Ein für die pharmazeutische Industrie besonders bedeutsamer Aspekt ist die Qualität des hergestellten Wirkstoffes. Verunreinigte Wirkstoffe können Patienten erheblichen Schaden zufügen und im Extremfall töten. Um eine konstante Qualität auf hohem Niveau zu garantieren, muss das Verfahren fehlertolerant gestaltet werden und geeignete analytische Methoden müssen die Produktion auf jedem Herstellungsschritt sicher kontrollieren.
Nicht zuletzt muss sich ein Produktionsverfahren auch an wirtschaftlichen Maßstäben orientieren, insbesondere im heutigen pharmakoökonomischen Umfeld.
Das Kilolabor in Biberach
Nach Aussagen des Geschäftsführers Entwicklung von Boehringer Ingelheim Deutschland, Dr. Wolfgang Baiker, beinhaltet die Investitionssumme von rund 26 Mio. € nicht nur ein neues Gebäude mit rund 3.750 m² Nutzfläche für die dort tätigen 35 Mitarbeiter, sondern vor allem moderne Technologien und erweiterte Reaktorkapazitäten sowie klar gegliederte Bereiche entsprechend den internationalen Standards im Produktions- und Laborbereich. Eine Rolle spielte bei der Ausstattung neben dem erhöhten Substanzbedarf für Vorentwicklungskandidaten auch die zunehmende chemische Komplexität neuer Wirkstoffe.
Wesentlich modernisiert wurde der Bereich Verfahrenstechnik. Die Anlagenkapazität wurde auf 10 Reaktoren (6 x 40 L und 4 x 80 L) mit einem Gesamtvolumen von 560 L zur Synthese von Wirkstoffen verdoppelt. In diesen Spezialbehältern, die mit einem Rührwerk ausgestattet sind, werden chemische Reaktionen meist in Lösung durchgeführt, das Produkt der chemischen Transformation isoliert und mittels spezieller Techniken gereinigt und getrocknet. Je nach Komplexität der Substanz bedarf es bis zum fertigen Wirkstoff 20 bis 40 der genannten Verfahrensschritte.
Good Manufacturing Practice-Bereiche (GMP) und Nicht-GMP-Bereiche wurden strikt getrennt, um den behördlichen Anforderungen einfacher entsprechen zu können. Ein modernes lufttechnisches Konzept, sog.
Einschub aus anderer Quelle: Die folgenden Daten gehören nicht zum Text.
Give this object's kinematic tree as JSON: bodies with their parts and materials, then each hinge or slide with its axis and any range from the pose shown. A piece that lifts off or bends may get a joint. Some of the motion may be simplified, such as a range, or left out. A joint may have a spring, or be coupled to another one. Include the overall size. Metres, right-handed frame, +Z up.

Down-Flow-Systeme, führt eventuelle Schadstoffe vom Mitarbeiter weg, so dass Zwischenprodukte und Wirkstoffe sicher gehandhabt werden können. Der Neubau umfasst zudem ein neu errichtetes Labor für präparative Chromatographie als alternative Reinigungsmethode für die rasche Wirkstoffversorgung in der frühen Entwicklungsphase.
Die nun vorhandene Anlagentechnik und die Produktionseinrichtungen erlauben die sichere Durchführung vielfältiger Prozessschritte, sie garantieren eine rasche und flexible Belieferung mit neuen Wirkstoffen. Das Kilolabor bildet somit eine wichtige Brücke zwischen Forschung und Entwicklung. Anzumerken bleibt, dass mehr als 75 % der Entwicklungsprojekte von Boehringer Ingelheim international vom Standort Deutschland aus koordiniert und betreut werden.